Because it intersects with most of what you're doing. Why is that process supervisor I'm using crashing? Oh, it's still using select(2) instead of a modern I/O multiplexing mechanism, and exceeding its FD_SETSIZE limit. What do all these calls mean in my tracing output?
All the infrastructure you're using goes through C/POSIX in one way or another. When things go haywire, you can only get by fixing it on the higher levels or just blindly restarting for so long.
Have you used Fortran or Ada?
Have used Fortran. It's pretty nice, actually. I mean, it does have unstructured programming, but its structured alternatives feel pretty natural. Fortran code, like C code, feels a bit fragile but unlike C, Fortran doesn't seem to be actively malevolent. I only know Ada by its (excellent) reputation.
EDIT: Only true if you use the implicit-none flag when compiling Fortran.

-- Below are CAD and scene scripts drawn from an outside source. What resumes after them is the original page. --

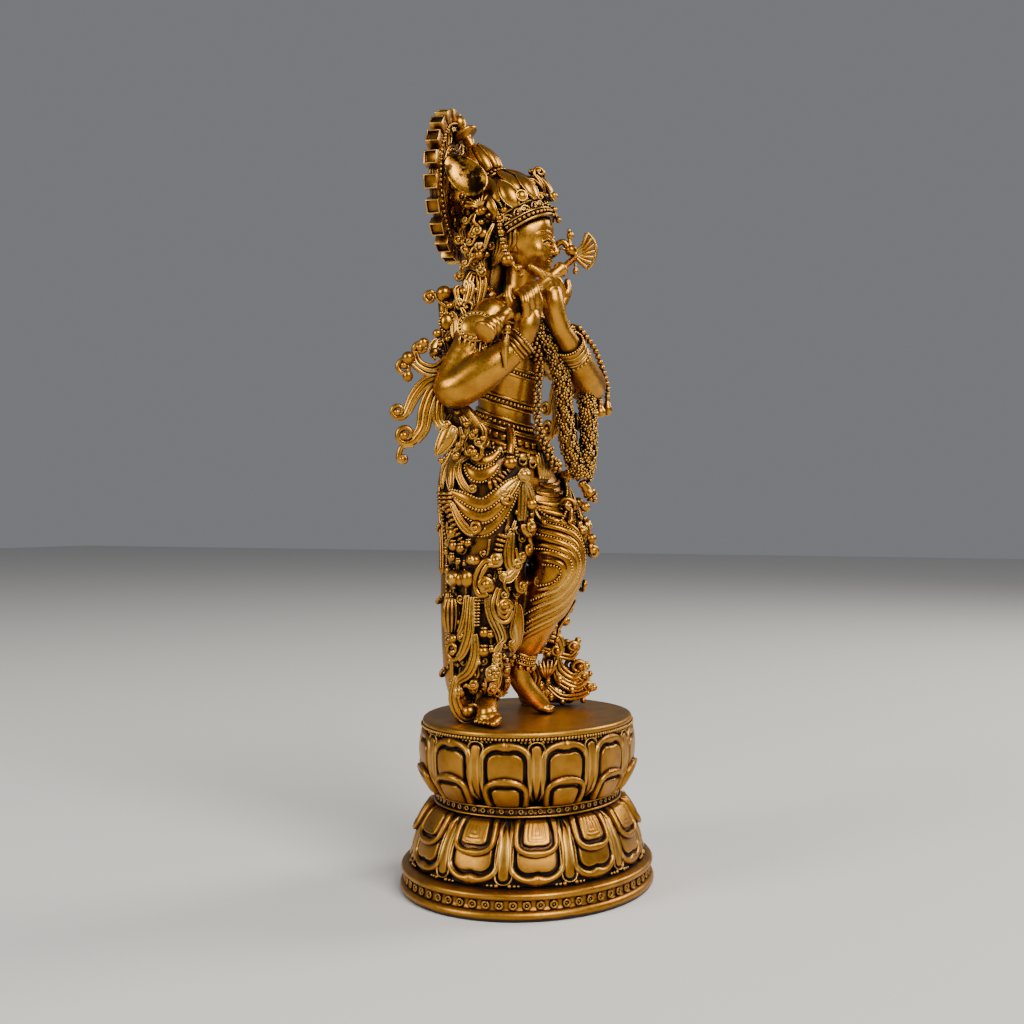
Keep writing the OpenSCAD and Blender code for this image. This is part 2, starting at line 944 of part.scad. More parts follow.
module collar() {
    color(dark_gold)
        on_figure()
            difference() {
                hull() {
                    ball([-3, -1.6, 99.5], 5.8, 16);
                    ball([-10, 1.5, 97], 4.2, 12);
                    ball([6, 0.5, 97.5], 4.2, 12);
                    ball([-2.6, -1.8, 90], 4.6, 12);
                }
                torso_form();
                head_form();
                flute_form(0.1);
                ball(right_shoulder, 4.4, 18);
                ball(left_shoulder, 4.4, 18);
                translate([-3, -5, 107])
                    cube([30, 30, 6], center = true);
                chain([
                    [left_wrist.x, left_wrist.y, left_wrist.z, 3.9], [left_wrist.x - 3.4, left_wrist.y + 1.6, 104, 3.4]
                ], 10);
                chain([[-3, 12, 110, 7], [-3, 13, 96, 6.6]], 10);
            }
}

module garland() {
    color(dark_gold)
        on_figure()
            difference() {
                union() {
                    chain([
                        [-7.5, -4.6, 88, garland_r], [-5.6, -7.8, 80, garland_r], [-4.4, -10.2, 70, garland_r],
                        [-1.4, -12, 62.5, garland_r * 1.05], [3.2, -12.8, 60.6, garland_r * 1.1],
                        [7.4, -12.6, 64.5, garland_r * 1.05], [8.6, -12.2, 71, garland_r]
                    ], 12);
                    chain([
                        [11, -7.6, 95.6, garland_r], [11.6, -4.6, 99.6, garland_r], [9.8, 0.4, 101.6, garland_r]
                    ], 12);
                }
                torso_form();
                left_arm_form();
                right_arm_form();
                chain([
                    [left_wrist.x, left_wrist.y, left_wrist.z, 3.9], [8, -11, 86, 4.2], [14, -10.4, 82, 4.2]
                ], 10);
            }
}

module garland_pendant() {
    color(dark_gold)
        on_figure()
            translate([3.2, -12.8, 60.6 - garland_r * 1.1 - 6])
                rotate_extrude($fn = 40)
                    polygon([[0, 0], [0.9, 0.4], [1.5, 2], [1.2, 3.6], [1.8, 4.6], [1.1, 5.7], [0, 5.95]]);
}

module right_shawl() {
    color(gold)
        on_figure()
            difference() {
                union() {
                    chain([
                        [-12, 12.5, 101, 2], [-17, 14.6, 94, 1.8], [-23, 16, 86, 1.7], [-25, 16.4, 77, 1.7],
                        [-24.4, 17.6, 70, 1.5]
                    ], 10);
                    chain([[-25, 16, 84, 1.4], [-22, 12, 74, 1.5], [-22, 11, 69, 1.7]], 10);
                    curl([-13, 15.4, 103.4], 2.3, 3.2, 10);
                    curl([-19.5, 16.4, 94.4], 1.8, 2.6, 10);
                    curl([-22.6, 18.8, 86.4], 2, 2.6, 10);
                    curl([-24.2, 19.4, 78], 2, 2.6, 10);
                    curl([-22.6, 20.6, 69.4], 2.1, 2.6, 10);
                    ball([-22, 10.6, 67.4], 2, 14);
                }
                right_arm_form();
                torso_form();
                on_halo()
                    translate([0, 0, -0.1])
                        cylinder(h = 6, r = halo_r + 0.1, $fn = 48);
            }
}

module left_shawl() {
    color(gold)
        on_figure()
            difference() {
                union() {
                    chain([
                        [9.5, 6.5, 102, 2], [16.6, 3.6, 101, 2], [19.4, -4, 98, 1.9], [19.8, -9.4, 91, 1.8],
                        [19.6, -11.4, 83, 1.6], [17.4, -13.4, 76, 1.4]
                    ], 10);
                    chain([[17, 6, 98, 1.6], [20.6, 7, 88, 1.6], [21.6, 9, 78, 1.6], [20.4, 11, 70, 1.5]], 10);
                    curl([22, 11, 79.4], 2, 2.6, -10);
                    curl([21, 13.4, 70], 2.1, 2.6, -10);
                    curl([19.4, -7.4, 103.4], 2, 2.6, -30);
                    ball([17, -14.4, 78.8], 1.5, 14);
                }
                left_arm_form();
                torso_form();
            }
}

// ---- dress ----

module skirt_form() {
    hull() {
        ball([-4.8, 7.6, 63], 8.3, 16);
        ball([4.6, 7.2, 63], 8.3, 16);
        ball([-9, 8.4, 52], 8.6, 16);
        ball([8.4, 8, 52], 8.6, 16);
    }
    hull() {
        ball([-9, 8.4, 52], 8.6, 16);
        ball([8.4, 8, 52], 8.6, 16);
        ball([-9.6, 3, 38], 8.2, 16);
        ball([5.4, 5, 38], 8, 16);
    }
    chain([[3, 1, 50, 7.6], [left_knee.x, left_knee.y + 0.4, left_knee.z, 6.1]], 16);
}

module legs_and_hips() {
    torso_form();
    right_leg_form();
    left_leg_form();
}

module skirt() {
    color(gold)
        on_figure()
            difference() {
                skirt_form();
                legs_and_hips();
            }
}

module waist_belt() {
    color(dark_gold)
        on_figure()
            difference() {
                hull() {
                    ball([-1.2, 5.4, 73.4], 7.5, 20);
                    ball([-3.4, 6.4, 68.4], 8.4, 20);
                    ball([1.8, 6.2, 68.4], 8.4, 20);
                }
                torso_form();
                skirt_form();
                translate([0, 0, 87.4])
                    rotate([-12, 8, 0])
                        cube([50, 50, 20], center = true);
                right_arm_form();
            }
}

module hip_sash() {
    color(gold)
        on_figure()
            difference() {
                union() {
                    for (drop = [0 : 3])
                        chain([
                            [-8, 18, 62 - drop * 3, 1.9], [-16.4, 11, 55 - drop * 4.4, 2.1],
                            [-17.2, 3, 50.4 - drop * 3.4, 2.1], [-11, -2.6, 53.4 - drop, 1.9]
                        ], 9);
                    ball([-11.4, -1.6, 57.4], 2.8, 16);
                }
                skirt_form();
                legs_and_hips();
                right_arm_form();
            }
}

module front_panel() {
    color(gold)
        on_figure()
            difference() {
                union() {
                    hull() {
                        ball([-9.4, -1.4, 60], 2, 12);
                        ball([-3.4, -3.4, 60], 2, 12);
                        ball([-12.4, -4.8, 40], 2, 12);
                        ball([-7, -9, 42], 2, 12);
                    }
                    hull() {
                        ball([-12.4, -4.8, 40], 2, 12);
                        ball([-9.2, -8.4, 40], 2, 12);
                        ball([-13.6, -4.2, 27], 1.8, 12);
                        ball([-10, -7, 27], 1.8, 12);
                    }
                    curl([-12, -6.6, 25.4], 2.6, 4, 30);
                }
                skirt_form();
                legs_and_hips();
            }
}

module knee_ornament() {
    color(dark_gold)
        on_figure()
            difference() {
                union() {
                    chain([[1, -11.4, 42, 2], [3.6, -13, 48, 1.8], [4, -14.4, 50.4, 2]], 10);
                    curl([4.2, -14.6, 50.4], 2.5, 3, 20);
                    curl([6.4, -14.2, 43.6], 2.3, 3, 20);
                    ball([6.6, -13.6, 47.2], 2, 14);
                }
                skirt_form();
                legs_and_hips();
            }
}

module right_ribbons() {
    color(gold)
        on_figure()
            difference() {
                union() {
                    hull() {
                        ball([-16.6, 15, 52], 2, 12);
                        ball([-19, 6, 50], 2, 12);
                        ball([-19.6, 13.6, 34], 2.2, 12);
                        ball([-20.4, 1.6, 34], 2.2, 12);
                    }
                    hull() {
                        ball([-19.6, 13.6, 34], 2.2, 12);
                        ball([-20.4, 1.6, 34], 2.2, 12);
                        ball([-20, 13, 15], 2.2, 12);
                        ball([-20.6, 3.6, 15], 2.2, 12);
                    }
                    hull() {
                        ball([-20, 13, 15], 2.2, 12);
                        ball([-20.4, 7.6, 15], 2.2, 12);
                        ball([-22, 9.4, 3], 2.2, 12);
                        ball([-23.4, 6, 2.8], 2.2, 12);
                    }
                    curl([-21.6, 3, 34.6], 3.2, 4, -14);
                    curl([-22, 6.4, 17.6], 2.6, 4, -14);
                    curl([-23.6, 5.4, 3.2], 2.8, 3.4, -20);
                    chain([[-17, 16, 30, 2], [-17, 16, 20, 2]], 12);
                }
                skirt_form();
                legs_and_hips();
                below_plate();
            }
}

module left_ribbons() {
    color(gold)
        on_figure()
            difference() {
                union() {
                    hull() {
                        ball([16.4, 14, 54], 2, 12);
                        ball([17, 3, 52], 2, 12);
                        ball([18.4, 12, 34], 2.2, 12);
                        ball([16.4, -1, 34], 2.2, 12);
                    }
                    hull() {
                        ball([18.4, 12, 34], 2.2, 12);
                        ball([16.4, -1, 34], 2.2, 12);
                        ball([19.4, 10, 14], 2.2, 12);
                        ball([17, -1, 16], 2.2, 12);
                    }
                    curl([18.4, 1, 34.6], 3, 4, 14);
                    curl([20, 6, 17.6], 2.6, 4, 14);
                    ball([9.6, -6, 26], 2, 12);
                    chain([[14, -1.6, 34, 1.8], [9.8, -5, 27, 1.8], [11, -5.4, 19, 1.7]], 10);
                }
                skirt_form();
                legs_and_hips();
            }
}

module back_drape() {
    color(gold)
        on_figure()
            difference() {
                union() {
                    hull() {
                        ball([-7, 17.6, 60], 2.6, 12);
                        ball([6, 17.2, 60], 2.6, 12);
                        ball([-10, 16.6, 36], 2.4, 12);
                        ball([9, 16, 36], 2.4, 12);
                    }
                    hull() {
                        ball([-10, 16.6, 36], 2.4, 12);
                        ball([9, 16, 36], 2.4, 12);
                        ball([-9, 14, 10], 2.2, 12);
                        ball([7, 13.6, 10], 2.2, 12);
                    }
                    hull() {
                        ball([-9, 14, 10], 2.2, 12);
                        ball([7, 13.6, 10], 2.2, 12);
                        ball([-8, 12.6, 2.1], 2, 12);
                        ball([6, 12.2, 2.1], 2, 12);
                    }
                }
                skirt_form();
                legs_and_hips();
                below_plate();
            }
}

module floor_scrolls() {
    color(gold)
        on_figure()
            difference() {
                union() {
                    chain([[13, -4, 2, 2], [15.4, -5, 12, 2.2], [17, -5.4, 20, 2]], 10);
                    chain([[18, -6, 2.2, 2.2], [20.6, -7.4, 9, 2.2], [20.4, -6.6, 16, 1.8]], 10);
                    chain([[22.6, -8.2, 2.4, 2.2], [18, -6, 5, 2.4], [13, -4, 6, 2.2]], 10);
                    curl([23.6, -8.8, 6.4], 2.3, 3, 20);
                    curl([21.8, -8, 12.6], 2.3, 3, 20);
                    curl([19, -6.6, 19.6], 2.2, 3, 20);
                    ball([9.6, -3.4, 3.4], 2, 12);
                }
                left_leg_form();
                below_plate();
            }
}

plinth_ring();
plinth_beads();
bottom_cover();
tie_rod();
tie_nut();
lower_lotus();
waist_band();
waist_beads();
upper_lotus();
top_plate();
plate_pearls();
torso();
right_leg();
left_leg();
right_arm();
left_arm();
right_hand();
left_hand();
head();
hair();
crown_band();
crown_cap();
crown_bulb();
crown_finial();
crown_crest();
crown_side_discs();
ear_pendants();
halo_plate();
halo_tiles();
halo_beads();
halo_stem();
flute();
flute_bird();
flute_tassel();
collar();
right_armlet();
left_armlet();
right_bracelet();
left_bracelet();
garland();
garland_pendant();
right_shawl();
left_shawl();
waist_belt();
skirt();
hip_sash();
front_panel();
knee_ornament();
right_ribbons();
left_ribbons();
back_drape();
right_anklet();
left_anklet();
floor_scrolls();
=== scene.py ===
"""Antique brass statuette of a standing flute player on an oval double-lotus pedestal.

Every piece is modelled in millimetres and brought to metres when it is finished. Pedestal pieces
use the object's own frame; figure pieces use the same axes with z counted from the top plate.
"""

import logging
import random
from dataclasses import dataclass, field
from enum import Enum
from functools import partial
from math import copysign, cos, degrees, exp, hypot, pi, radians, sin, tau
from typing import Callable, Sequence

import bmesh
import bpy
from mathutils import Matrix, Vector
from mathutils.bvhtree import BVHTree


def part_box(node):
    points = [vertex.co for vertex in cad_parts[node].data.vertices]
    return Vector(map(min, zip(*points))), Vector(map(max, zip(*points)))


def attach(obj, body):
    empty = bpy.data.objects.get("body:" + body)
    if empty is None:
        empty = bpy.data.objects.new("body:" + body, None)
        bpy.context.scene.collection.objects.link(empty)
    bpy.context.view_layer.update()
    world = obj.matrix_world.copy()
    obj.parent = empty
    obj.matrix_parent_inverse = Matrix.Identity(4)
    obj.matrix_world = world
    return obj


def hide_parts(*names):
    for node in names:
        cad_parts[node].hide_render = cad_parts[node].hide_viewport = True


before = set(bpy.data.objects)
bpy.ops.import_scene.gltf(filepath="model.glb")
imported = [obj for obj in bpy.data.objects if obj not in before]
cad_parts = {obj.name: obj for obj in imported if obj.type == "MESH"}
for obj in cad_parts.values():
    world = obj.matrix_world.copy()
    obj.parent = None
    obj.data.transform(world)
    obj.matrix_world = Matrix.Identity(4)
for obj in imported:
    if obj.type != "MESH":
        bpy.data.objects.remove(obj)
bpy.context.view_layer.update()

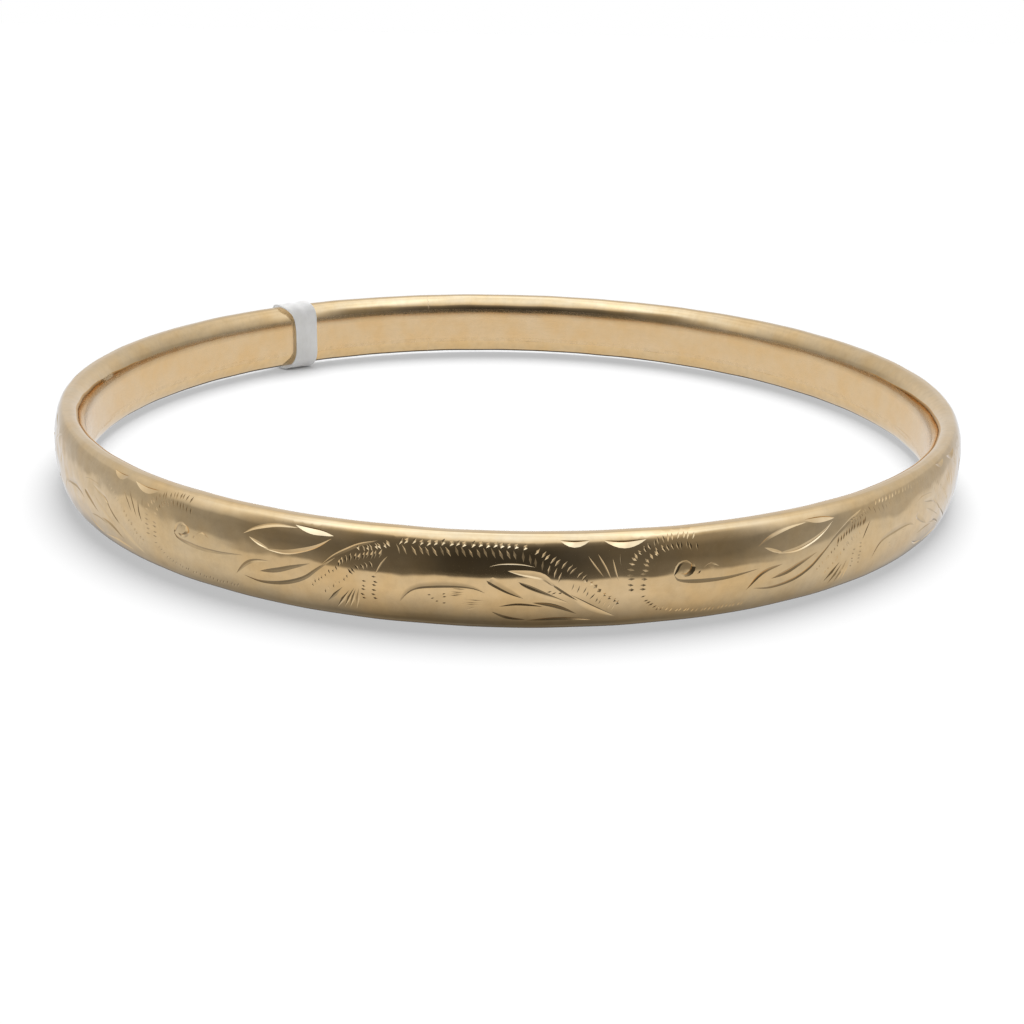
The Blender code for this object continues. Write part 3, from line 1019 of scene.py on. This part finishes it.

Performance is of course lower. But it's impossible to put a number on it. Certainly native calls (printf, scanf, fopen, fread) add a lot of overhead. Also whenever the C memory layout has to be used, performance suffers (e.g. complex pointer arithmetic).
But the approach is to get the correct translation first, and then - if needed - bottlenecks can be removed manually. This should lead to a better migration/upgrading experience.
Most universities still teach a mandatory OS course where students build their own shell in C. Just because we start people off in block-based languages and python doesn't mean that Computer Scientists don't get the full tour of languages.